Comparison of Data Labelling Techniques for Automating Postcode Extraction in NLP-Supported Early-Stage Building Design
Keywords:
Natural Language Processing (NLP), Data Labelling, Rule-Based Models, Early-stage Building Design, Postcode ExtractionAbstract
Data labelling is crucial for the success of Natural Language Processing (NLP) models, as the quality of labelled data directly affects model accuracy and performance. In early-stage construction design, automating the data extraction of textual data is essential for integrating physical and digital workflows. However, data labelling presents significant challenges, requiring careful trade-offs between time, cost, and accuracy to meet project-specific needs.

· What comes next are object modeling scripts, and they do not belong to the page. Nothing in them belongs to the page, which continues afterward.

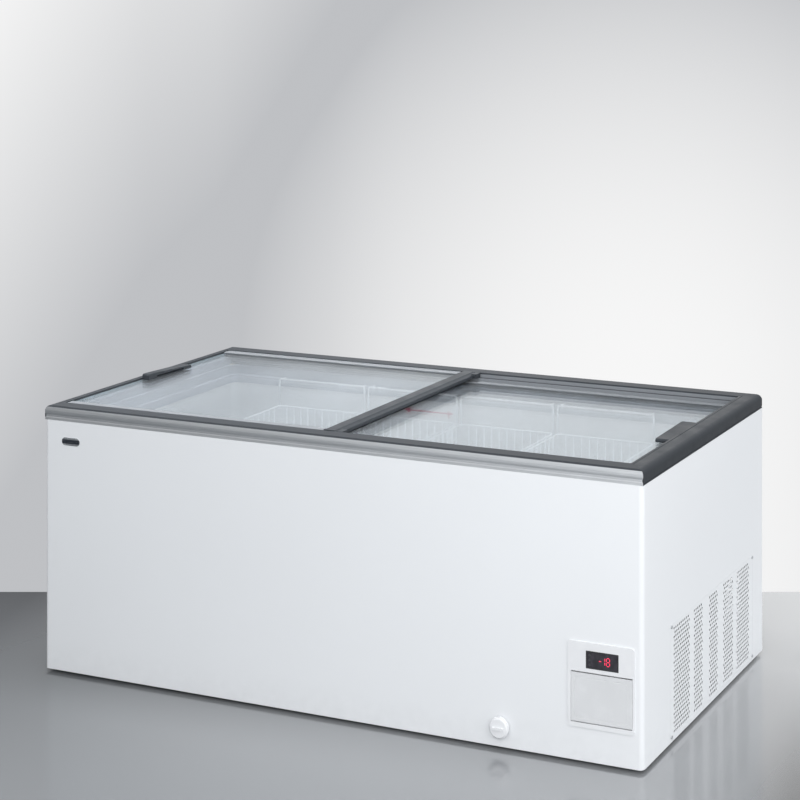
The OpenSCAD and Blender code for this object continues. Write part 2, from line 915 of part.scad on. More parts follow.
module key(z) {
    color("dimgray") {
        rod_y(key_x, front_y - 1.4, z, 5.4, key_r);
        rod_y(key_x, front_y + 3.5, z, 1.5, key_r + 1);
    }
}

module button_set() {
    key(key_z[0]);
}

module button_up() {
    key(key_z[1]);
}

module button_down() {
    key(key_z[2]);
}

rocker_y = y0 + 44;
rocker_pin_r = 2;
rocker_tip = 8;

module switch_housing() {
    color("black") difference() {
        span(
            [rocker_x - rocker_w / 2 - 3, rocker_y, rocker_z - rocker_h / 2 - 3],
            [rocker_x + rocker_w / 2 + 3, rocker_y + 22, rocker_z + rocker_h / 2 + 3]
        );
        span(
            [rocker_x - rocker_w / 2, rocker_y - cut, rocker_z - rocker_h / 2],
            [rocker_x + rocker_w / 2, rocker_y + 16, rocker_z + rocker_h / 2]
        );
        rod_x(rocker_x - rocker_w / 2 - 2, rocker_y + 4, rocker_z, rocker_w + 4, rocker_pin_r + 0.05);
    }
}

// Drawn in its ON position, tipped about its pin
module power_rocker() {
    w = rocker_w - 1;
    h = rocker_h - 5;
    color("firebrick") translate([rocker_x, rocker_y + 4, rocker_z]) rotate([rocker_tip, 0, 0]) {
        translate([-w / 2, -4, 0]) rotate([90, 0, 90]) linear_extrude(w)
            polygon([[-3, -h / 2], [-1, 0], [-3, h / 2], [6, h / 2 - 3], [9, 0], [6, -h / 2 + 3]]);
        rod_x(-rocker_w / 2 - 1.6, 0, 0, rocker_w + 3.2, rocker_pin_r);
    }
}

module badge_plate() {
    badge_r = 10;
    badge_w = 36;
    color("black") front_plate(y0 - 1.2, 1.2) translate([x0 + 84, shell_z - 51]) {
        square([badge_w, 2 * badge_r], center = true);
        for (s = [-1, 1]) {
            translate([s * badge_w / 2, 0]) circle(badge_r);
        }
    }
}

// ---------------------------------------------------------------- drain

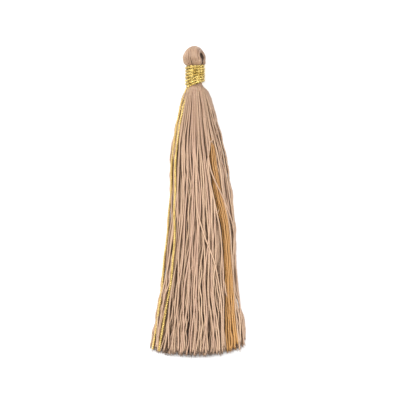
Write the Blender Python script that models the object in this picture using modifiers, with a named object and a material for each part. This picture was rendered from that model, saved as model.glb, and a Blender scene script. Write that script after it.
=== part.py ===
import math
from collections import namedtuple

import bmesh
import bpy
import numpy as np

# All sizes are in millimetres, and MM turns them into metres
MM = 0.001

# The tassel lies on its side: +Y toward the head, +Z up, the floor at zero
AXIS_X = -0.65
AXIS_Z = 2.95

# Gap kept between two pieces
CLEARANCE = 0.33

# Binding: a sleeve with a ridge for each turn of the thread
BINDING_TOP = 34.98
BINDING_HEIGHT = 5.25
BINDING_TURNS = 7
BINDING_INNER_RADIUS = 2.03
BINDING_CREST_RADIUS = 2.62
BINDING_VALLEY_RADIUS = 2.38
BINDING_SLANT = 0.33
BINDING_SIDES = 24

# Head: a flat band of thread that goes up, over and down again
STUB_RADIUS = 1.70
STUB_END = 32.62
BAND_HALF_WIDTH = 2.74
BAND_HALF_THICKNESS = 0.92
BAND_RIDGES = 14
BAND_RIDGE_DEPTH = 0.07
BAND_CROWN = 1.15
BAND_TURN = math.radians(28)
BAND_SHIFT_X = -0.15
BAND_LIFT = 0.35

# One leg of the band, from inside the binding to where it starts to turn over
BandPoint = namedtuple("BandPoint", "off_axis height size")
BAND_LEG = (
    BandPoint(off_axis=0.60, height=-0.90, size=0.50),
    BandPoint(off_axis=0.68, height=0.20, size=0.60),
    BandPoint(off_axis=1.10, height=0.75, size=0.88),
    BandPoint(off_axis=1.38, height=1.50, size=1.00),
    BandPoint(off_axis=1.46, height=2.40, size=1.00),
)
BAND_TOP_RISE = 1.62
BAND_TOP_STEPS = 8

# Neck: the fused root of the skirt, inside and just below the binding
NECK_TOP = 31.97
NECK_SIDES = 24
NeckRing = namedtuple("NeckRing", "radius y")
NECK_RINGS = (
    NeckRing(radius=0.00, y=NECK_TOP),
    NeckRing(radius=STUB_RADIUS, y=NECK_TOP),
    NeckRing(radius=STUB_RADIUS, y=29.60),
    NeckRing(radius=2.15, y=29.25),
    NeckRing(radius=2.42, y=28.60),
    NeckRing(radius=2.25, y=27.90),
    NeckRing(radius=1.40, y=27.10),
    NeckRing(radius=0.00, y=26.80),
)

# Skirt
STRANDS = 118
OCHRE_STRANDS = 9
LOCK_FLATNESS = 1.8
STRAND_SPACING = 1.84
LEAST_SQUEEZE = 0.60
HEM_UNEVENNESS = 0.7
WANDER = 0.20
SETTLE_STEPS = 300
PUSH_RATE = 0.35
HOLD_BEIGE = 0.02
HOLD_COLOURED = 0.1
RANDOM_SEED = 13

# Root of the ochre lock
TAB_RADIUS = 0.55
TAB_REACH = 1.14
TAB_ANGLE = math.radians(38)

# Cross-sections of the heap of strands, from inside the binding to past the hem. Sag is 0 where the section
# is round and 1 where it lies flat on the floor. Strand is the radius of one strand there.
Section = namedtuple("Section", "y left right bottom top sag strand")
SECTIONS = (
    Section(y=31.0, left=-2.18, right=0.88, bottom=1.42, top=4.48, sag=0.00, strand=0.09),
    Section(y=29.9, left=-2.26, right=0.96, bottom=1.34, top=4.56, sag=0.00, strand=0.10),
    Section(y=28.6, left=-2.45, right=2.20, bottom=0.85, top=4.95, sag=0.00, strand=0.13),
    Section(y=27.4, left=-3.70, right=3.15, bottom=0.50, top=5.35, sag=0.05, strand=0.18),
    Section(y=25.6, left=-4.40, right=3.90, bottom=0.42, top=5.50, sag=0.20, strand=0.23),
    Section(y=20.8, left=-5.45, right=5.20, bottom=0.35, top=5.65, sag=0.50, strand=0.29),
    Section(y=13.5, left=-7.00, right=7.40, bottom=0.00, top=5.60, sag=0.95, strand=0.33),
    Section(y=3.0, left=-7.25, right=9.15, bottom=0.00, top=5.40, sag=1.00, strand=0.35),
    Section(y=-8.0, left=-8.15, right=10.10, bottom=0.00, top=5.10, sag=1.00, strand=0.36),
    Section(y=-19.0, left=-9.75, right=10.40, bottom=0.00, top=4.80, sag=1.00, strand=0.36),
    Section(y=-30.0, left=-11.60, right=12.30, bottom=0.00, top=4.40, sag=1.00, strand=0.36),
    Section(y=-41.0, left=-12.60, right=13.00, bottom=0.45, top=4.00, sag=1.00, strand=0.36),
)

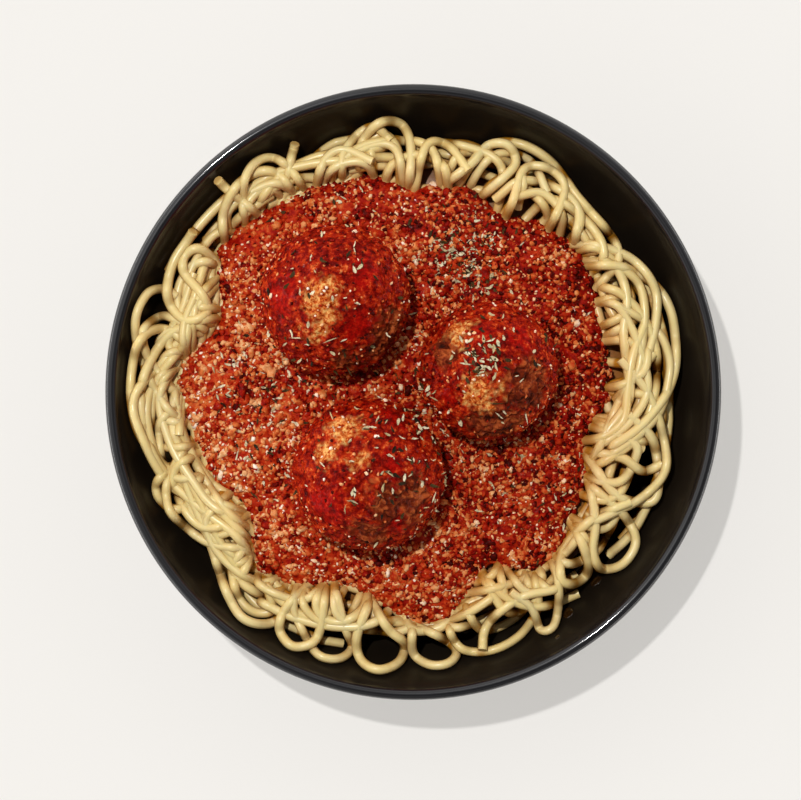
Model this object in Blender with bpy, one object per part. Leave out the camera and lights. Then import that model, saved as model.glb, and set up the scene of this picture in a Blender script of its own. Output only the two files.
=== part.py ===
"""Spaghetti and meatballs in a round black stoneware pasta bowl.

The bowl is turned. A nest of spaghetti fills it: a plain core, with the noodles that show fused on.
A thick meat sauce lies on the nest, and three meatballs sit in sockets in the sauce.
Metres, +Z up, with the origin at the centre of the bowl's foot. Bearings are in degrees from +X.
"""

import math

import bmesh
import bpy
import numpy as np
from mathutils import Matrix, Vector, noise

# The bowl
BOWL_RADIUS = 0.100
BOWL_HEIGHT = 0.046
LIP_WIDTH = 0.0038
WALL = 0.0046
FLOOR_TOP = 0.008
FLOOR_RADIUS = 0.050
WALL_POWER = 2.2
FOOT_OUTER = 0.053
FOOT_INNER = 0.0475
FOOT_RECESS = 0.0022
FOOT_DEPTH = 0.0025
LIP_ROUND = 0.0022
LIP_DROP = 0.001
OUTSIDE_RINGS = (0.062, 0.072, 0.081, 0.088, 0.093)
INSIDE_RINGS = (0.060, 0.068, 0.075, 0.080, 0.0845, 0.089, 0.093)
TURNS = 48
SHARP_ANGLE = 40
GAP = 0.0004
MERGE = 1e-5

# The nest of spaghetti
NOODLE = 0.0015
NOODLE_STEP = 0.0016
NOODLE_CORNER = 0.00048
NOODLE_SINK = 0.80
CORNER_CUTS = 3
STIFFNESS = 12
STACK_TOP = 0.0385
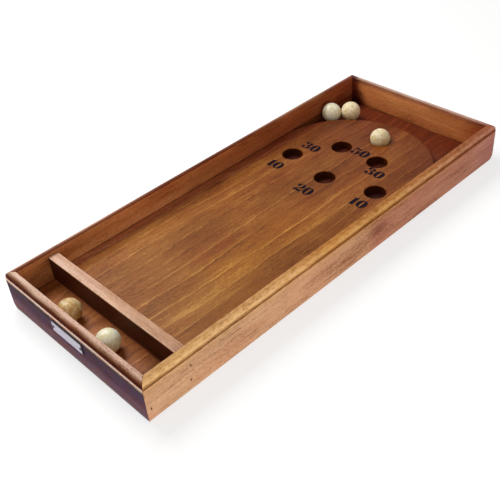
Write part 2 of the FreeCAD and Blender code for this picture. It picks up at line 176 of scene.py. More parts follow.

This paper compares three primary data labelling techniques for postcode extraction from project documents: manual, rule-based, and hybrid machine learning approaches. A review of the seminal literature reveals that manual labelling delivers high accuracy and quality but is labour-intensive and better suited for small datasets or creating gold standards. Rule-based techniques, such as regular expressions (Regex), automate labelling for structured data using predefined patterns, offering efficiency but requiring domain expertise. Machine learning-driven methods, like Named Entity Recognition (NER), enable scalability for large datasets but often demand task-specific fine-tuning. Due to suboptimal NER performance in initial testing, a hybrid approach combining Regex with NER was developed and implemented using Google Colab. Through empirical evaluation of postcode extraction from construction project documents, the rule-based approach achieved 96.7% accuracy when compared against manual labelling as the gold standard, while the hybrid machine learning approach achieved 98% accuracy. This paper provides a comparative framework to guide practitioners in selecting the most appropriate data labelling technique based on their specific needs, balancing accuracy, efficiency, and scalability to optimise workflows and enhance automation in early-stage building design.